Modeling code records
┌──

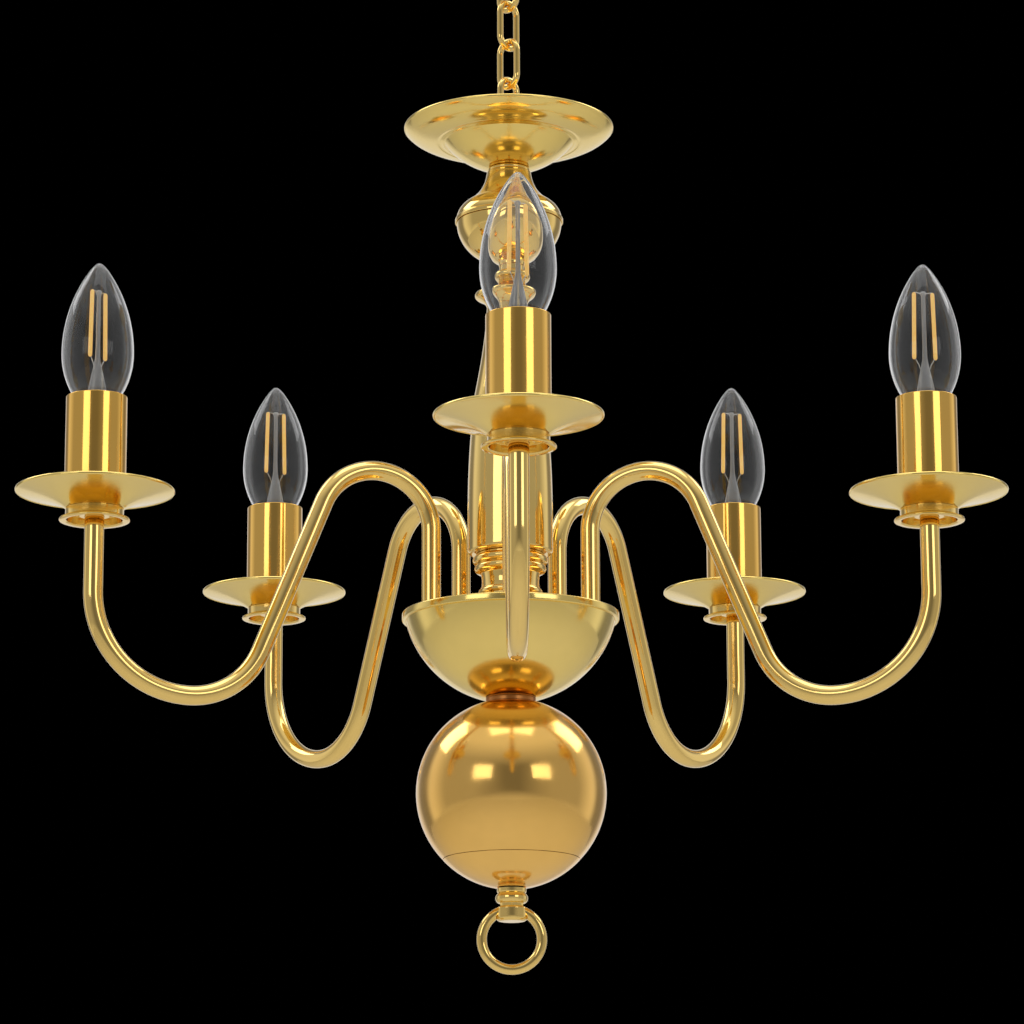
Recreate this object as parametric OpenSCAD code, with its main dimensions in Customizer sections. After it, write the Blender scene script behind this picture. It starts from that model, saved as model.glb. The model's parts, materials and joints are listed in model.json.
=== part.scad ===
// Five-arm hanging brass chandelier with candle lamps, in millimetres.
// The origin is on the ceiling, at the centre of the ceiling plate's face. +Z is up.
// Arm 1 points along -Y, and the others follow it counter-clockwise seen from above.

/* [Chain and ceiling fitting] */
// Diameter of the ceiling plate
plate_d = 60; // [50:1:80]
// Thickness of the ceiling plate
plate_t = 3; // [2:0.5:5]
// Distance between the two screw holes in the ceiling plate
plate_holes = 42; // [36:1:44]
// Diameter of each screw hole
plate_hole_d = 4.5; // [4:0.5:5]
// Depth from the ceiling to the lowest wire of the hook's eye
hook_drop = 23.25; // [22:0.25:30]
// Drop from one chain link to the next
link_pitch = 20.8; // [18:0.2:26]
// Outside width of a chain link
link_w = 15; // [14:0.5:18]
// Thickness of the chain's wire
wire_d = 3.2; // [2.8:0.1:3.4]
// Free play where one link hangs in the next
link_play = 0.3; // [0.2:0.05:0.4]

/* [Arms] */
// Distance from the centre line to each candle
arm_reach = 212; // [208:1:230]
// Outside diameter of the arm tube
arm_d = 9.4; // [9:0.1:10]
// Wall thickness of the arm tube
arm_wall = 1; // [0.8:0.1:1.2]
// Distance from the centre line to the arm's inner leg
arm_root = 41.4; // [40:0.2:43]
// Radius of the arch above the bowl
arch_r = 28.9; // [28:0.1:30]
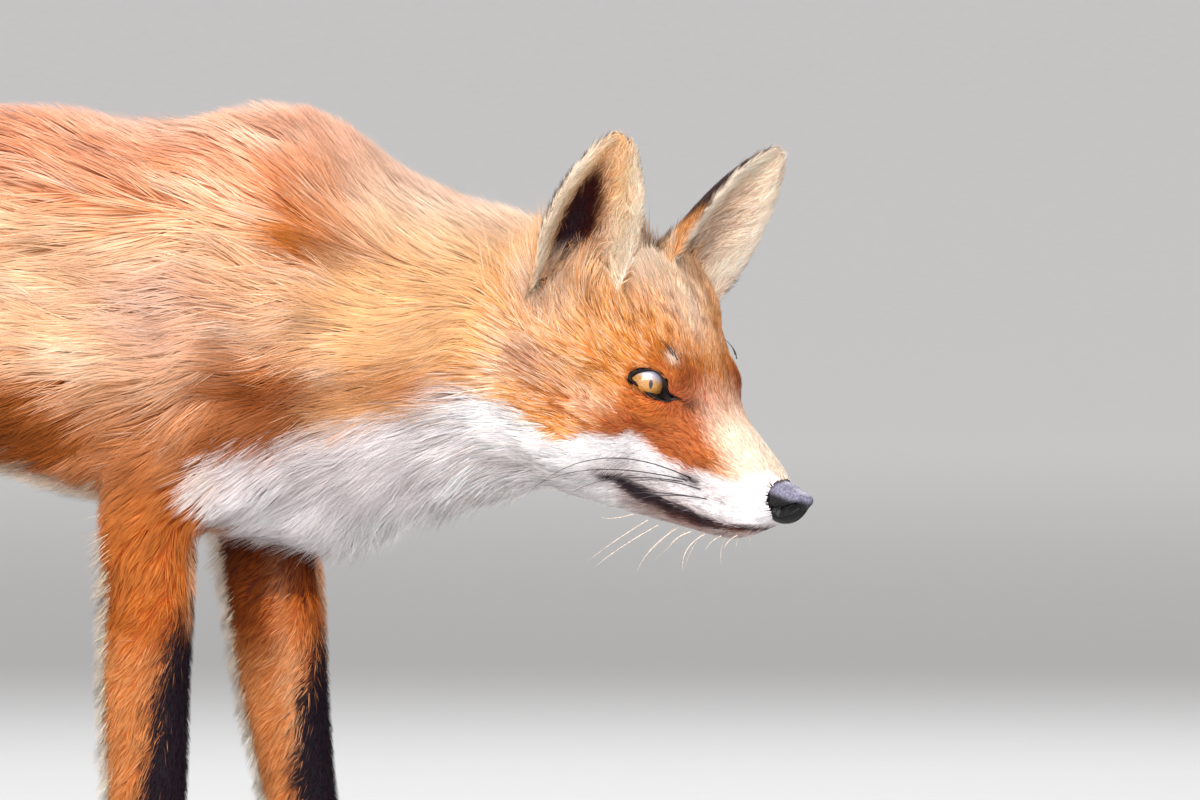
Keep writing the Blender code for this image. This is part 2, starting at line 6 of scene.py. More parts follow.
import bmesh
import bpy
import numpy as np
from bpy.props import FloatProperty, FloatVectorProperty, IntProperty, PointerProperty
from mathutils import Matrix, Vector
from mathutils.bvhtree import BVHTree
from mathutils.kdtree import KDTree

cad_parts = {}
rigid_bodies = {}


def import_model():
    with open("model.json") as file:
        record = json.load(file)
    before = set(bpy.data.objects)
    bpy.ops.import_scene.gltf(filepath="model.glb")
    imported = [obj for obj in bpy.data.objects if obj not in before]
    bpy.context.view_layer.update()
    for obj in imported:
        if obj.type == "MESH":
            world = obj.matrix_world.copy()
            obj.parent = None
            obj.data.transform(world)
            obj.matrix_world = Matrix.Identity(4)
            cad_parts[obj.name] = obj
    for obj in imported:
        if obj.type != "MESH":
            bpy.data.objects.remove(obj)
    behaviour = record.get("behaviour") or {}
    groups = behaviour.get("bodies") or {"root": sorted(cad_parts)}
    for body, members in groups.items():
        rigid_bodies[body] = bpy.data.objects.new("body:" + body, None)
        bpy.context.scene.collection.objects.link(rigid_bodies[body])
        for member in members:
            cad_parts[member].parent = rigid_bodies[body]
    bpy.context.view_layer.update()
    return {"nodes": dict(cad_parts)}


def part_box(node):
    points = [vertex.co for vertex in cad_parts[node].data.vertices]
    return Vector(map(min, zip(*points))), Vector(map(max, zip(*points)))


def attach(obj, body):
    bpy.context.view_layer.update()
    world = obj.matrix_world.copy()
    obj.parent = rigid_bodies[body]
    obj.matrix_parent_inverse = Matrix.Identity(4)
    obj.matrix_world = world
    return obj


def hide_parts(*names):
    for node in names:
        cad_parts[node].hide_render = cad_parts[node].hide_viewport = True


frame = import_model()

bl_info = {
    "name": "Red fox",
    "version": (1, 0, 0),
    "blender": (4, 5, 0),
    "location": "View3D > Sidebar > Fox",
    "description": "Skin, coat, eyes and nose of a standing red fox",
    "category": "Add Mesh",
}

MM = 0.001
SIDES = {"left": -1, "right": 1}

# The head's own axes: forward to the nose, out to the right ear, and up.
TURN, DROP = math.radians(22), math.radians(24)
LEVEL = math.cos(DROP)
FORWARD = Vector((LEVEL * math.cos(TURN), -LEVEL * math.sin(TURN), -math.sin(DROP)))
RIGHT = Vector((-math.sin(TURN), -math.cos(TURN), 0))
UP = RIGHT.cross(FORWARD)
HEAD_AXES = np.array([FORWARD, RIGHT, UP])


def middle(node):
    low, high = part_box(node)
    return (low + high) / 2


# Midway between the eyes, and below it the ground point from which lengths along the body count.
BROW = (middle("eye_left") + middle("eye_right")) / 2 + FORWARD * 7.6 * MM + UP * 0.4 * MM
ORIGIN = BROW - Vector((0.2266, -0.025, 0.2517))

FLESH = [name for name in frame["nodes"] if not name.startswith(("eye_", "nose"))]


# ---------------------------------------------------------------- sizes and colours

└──

_WRITTEN TASK_. Which lines above contain "Identity"? Show each of them.

_FULL ANSWER_.
            obj.matrix_world = Matrix.Identity(4)
    obj.matrix_parent_inverse = Matrix.Identity(4)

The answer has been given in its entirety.